Never leave home without these items
Whether you’re planning on nipping around the UK over a long weekend or embarking on an epic journey across the pond for the upcoming month, we’ve got some information that you’ll hopefully find useful!
Before you leave the house, remember...
1. Tyre/puncture repair kit
We never worry about it happening until it does, so be sure to pack the right kit. If you’re running tubed tyres, you’ll also need a puncture repair kit (unless it’s a two-in-one), otherwise the tyre repair kit will be enough to get you to the nearest tyre shop.
2. Basic tools
Space is at a premium but a small collection of useful tools is a must. You may feel like packing a tool for every single eventuality, just think of your mindset when you’re sat at the side of the road in the rain, if you’re the type of person that finds adjusting valve clearances fun, have at it! Regardless, here’s a list of tools which I never leave home without:
- Collection of hex keys for removing fairing
- Common sockets and spanners (8mm to 18mm)
- 27mm socket (rear wheel nut)
- Both philips and flathead screwdrivers
- Duct tape
- Tie wraps
- Torch (in case your phone battery dies!)
Although this isn’t an exhaustive list, this small collection of tools has helped me and others out of some sticky situations more times than I’d like to admit!
3. Waterproofs (and a spare pair of gloves)
“My GoreTex gear is 100% waterproof, I don’t need anything else!” - said no-one who’s ever ridden for hours through torrential rain.
Pack according to the environment! If you’re sailing off to Spain for two weeks in the height of summer, I’ll go out on a limb and say you’re probably safe, however if you’re going for a jaunt around Scotland in September, pack your waterproofs.
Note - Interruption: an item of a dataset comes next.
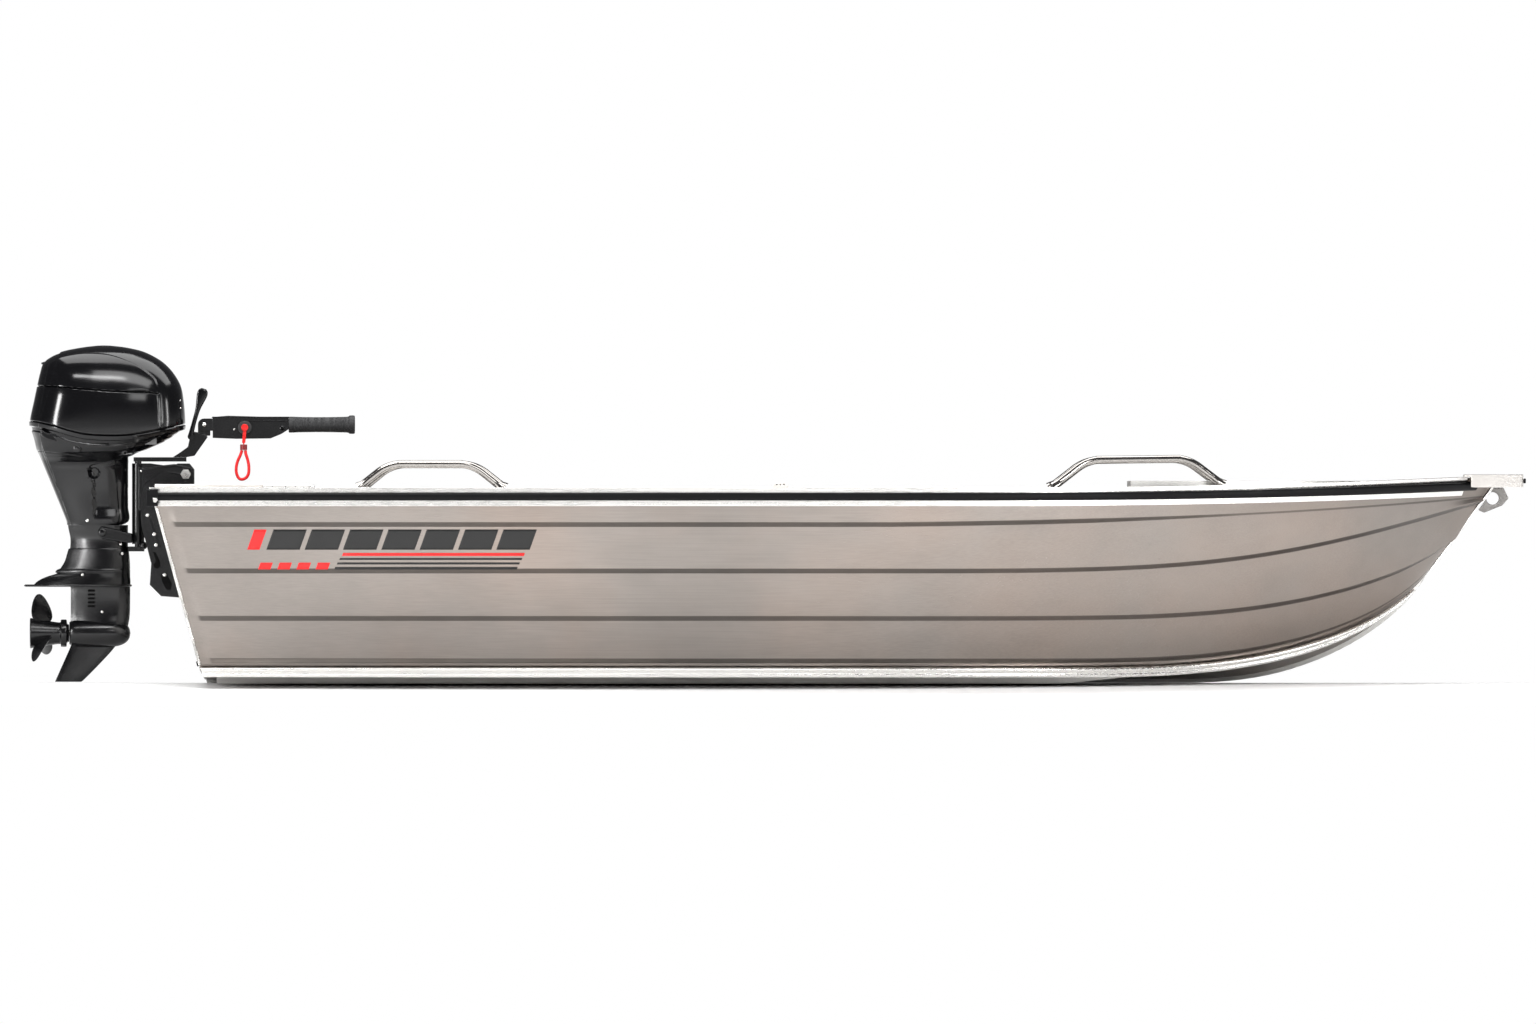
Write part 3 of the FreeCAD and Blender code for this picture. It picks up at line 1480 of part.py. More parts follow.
def build():
    side = side_plate()
    rail = along_sheer(rail_ring, rail_end_share)
    gunwale = along_sheer(gunwale_ring, gunwale_end_share)
    chine = chine_bar()
    runners = [bottom_runner(place) for place in runner_places]
    hull = {
        "side_plate_port": side,
        "side_plate_starboard": mirrored(side),
        "bottom_plate": bottom_plate(),
        "transom_plate": transom(),
        "transom_cap": transom_cap(),
        "transom_pads": transom_pads(),
        "transom_knees": both_sides(transom_knee()),
        "drain_plug": drain_plug(),
        "keel_bar": keel_bar(),
        "bottom_runners": Part.makeCompound(runners + [mirrored(runner) for runner in runners]),
        "chine_extrusions": both_sides(chine),
        "gunwale_port": gunwale,
        "gunwale_starboard": mirrored(gunwale),
        "rub_rail_port": rail,
        "rub_rail_starboard": mirrored(rail),
        "gunwale_end_caps": both_sides(gunwale_end_cap()),
        "grab_rails_aft": both_sides(grab_rail(aft_grab_x, aft_grab_shoulder, aft_grab_height)),
        "grab_rails_fore": both_sides(grab_rail(fore_grab_x, fore_grab_shoulder, fore_grab_height)),
        "rowlock_blocks": both_sides(rowlock_block()),
        "bow_cap": bow_cap(),
        "bow_buffer": bow_roller(),
        "stem_bar": stem_bar(),
        "towing_eye": towing_eye(),
        "aft_thwart": thwart(aft_thwart_x),
        "mid_thwart": thwart(mid_thwart_x),
        "bottom_ribs": Part.makeCompound([rib(x) for x in rib_places]),
        "fore_deck": fore_deck(),
        "fore_bulkhead": fore_bulkhead(),
        "quarter_plates": both_sides(quarter_plate()),
        "side_boxes": both_sides(side_box()),
    }
    motor = {
        "clamp_brackets": both_sides(clamp_bracket()),
        "clamp_screws": both_sides(clamp_screw()),
        "tilt_tube": tilt_tube(),
        "swivel_bracket": swivel_bracket(),
        "steering_bracket": steering_bracket(),
        "tiller_bracket": tiller_bracket(),
        "shift_lever": shift_lever(),
        "motor_hood": hood(),
        "lower_cowl": lower_cowl(),
        "powerhead": powerhead(),
        "motor_neck": neck(),
        "gearcase": gearcase(),
        "propeller_shaft": propeller_shaft(),
        "propeller": propeller(),
        "tiller_arm": tiller_arm(),
        "tiller_grip": tiller_grip(),
        "stop_switch": stop_switch(),
        "stop_button": stop_button(),
        "lanyard_clip": lanyard_clip(),
        "lanyard_crimp": lanyard_crimp(),
        "lanyard": lanyard(),
    }
    for piece in motor.values():
        piece.translate(Vector(0, 0, lift))
    return hull | motor


os.makedirs("parts", exist_ok=True)
for name, shape in build().items():
    shape.translate(Vector(-origin_x, 0, 0))
    shape.exportStep(os.path.join("parts", name + ".step"))
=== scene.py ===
import json
import math

import bmesh
import bpy
import numpy as np
from mathutils import Matrix


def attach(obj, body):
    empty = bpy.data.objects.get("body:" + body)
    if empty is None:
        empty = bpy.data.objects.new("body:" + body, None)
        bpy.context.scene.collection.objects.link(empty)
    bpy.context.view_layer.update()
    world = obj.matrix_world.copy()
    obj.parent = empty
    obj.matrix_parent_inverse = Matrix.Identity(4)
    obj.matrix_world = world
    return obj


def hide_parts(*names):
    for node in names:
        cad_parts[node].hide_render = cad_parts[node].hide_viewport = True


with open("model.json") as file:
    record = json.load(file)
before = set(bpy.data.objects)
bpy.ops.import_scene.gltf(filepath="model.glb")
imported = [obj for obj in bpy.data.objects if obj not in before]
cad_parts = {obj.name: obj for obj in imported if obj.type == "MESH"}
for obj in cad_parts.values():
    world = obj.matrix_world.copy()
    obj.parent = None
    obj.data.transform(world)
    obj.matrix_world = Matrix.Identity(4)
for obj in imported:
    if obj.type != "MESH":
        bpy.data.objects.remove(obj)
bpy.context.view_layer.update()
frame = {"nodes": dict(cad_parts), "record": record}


def placed(name, data):
    """A new object in the scene."""
    thing = bpy.data.objects.new(name, data)
    bpy.context.collection.objects.link(thing)
    return thing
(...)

I find that waterproof “over-over-trousers” and over-jackets work best and have kept me bone dry through hours of rain riding. Better still are the full waterproof over-suits but I find them a pain to don at the side of the road with all of your gear already on.
If you want to get real serious, you can even fork out for waterproof over gloves and over-boots. Although your mileage may vary, I found them more of a hindrance than a help.
Top tip: Put your waterproofs on before it starts raining. By the time you feel the first drops, it’s likely already too late! If you’re riding towards a depressing looking cloud, pull-over and suit up.
4. First-aid kit
Always a good idea!
5. A way to charge your phone
Although not strictly necessary depending on where you’re travelling to and staying, it’s a great help to be able to charge your phone and other devices on the move.
Please note: depending on the outcome of Brexit, this section may change drastically! For detailed information about what’s required, refer to the government's driving abroad webpage.
- Proof of insurance
- Driving licence
- European Health Insurance Card (EHIC) if applicable
- Travel insurance documents
- Booking reservations
Remember that if you’re traveling abroad, it’s always a good idea (and in some countries a requirement) to have a GB sticker visible on your vehicle (regardless of whether you’ve got one on your number plate).
Tips for group riding
Here’s a few pointers to ensure you get the most out of riding in a group and avoid common dangers associated with it.
1. Always ride to your ability
Everyone’s riding ability will vary, don’t push yourself to keep up with the quickest rider and don’t get frustrated at those that are slower than you. You’re there to enjoy yourself and so is everyone else.
2. Never overtake in groups
Although it seems like there’s plenty of room for more than one rider to sneak pass a vehicle, remember that you’re putting your life in the hands of the rider in front and the vehicle that you’re overtaking.
The rider in front may not overtake as quickly as you thought and/or the vehicle you’re overtaking may increase their speed. Additionally, an oncoming vehicle may be travelling towards you quicker than you expect.
Think and plan ahead. Always wait until the lead rider has safely passed the vehicle and that there’s plenty of room and time for you to overtake safely.
3. You’re only ever leading one person
Each member of the group only needs to look out for the rider directly behind them. Trying to mind several riders from the front takes attention away from what’s going on ahead and increases risk.
If you lose the person behind, you only need to stop and wait for them if there’s a change in direction, otherwise they should assume that you’ve gone straight ahead. If each rider practises this approach, it will reduce stress and make the whole ride more enjoyable.
Getting the bike ready
One of the most important things to do before embarking on your journey is to give your bike a thorough looking over and a bit of TLC. After all, it’s what you’ll be relying on to shift you around for hundreds, if not thousands of miles in short succession.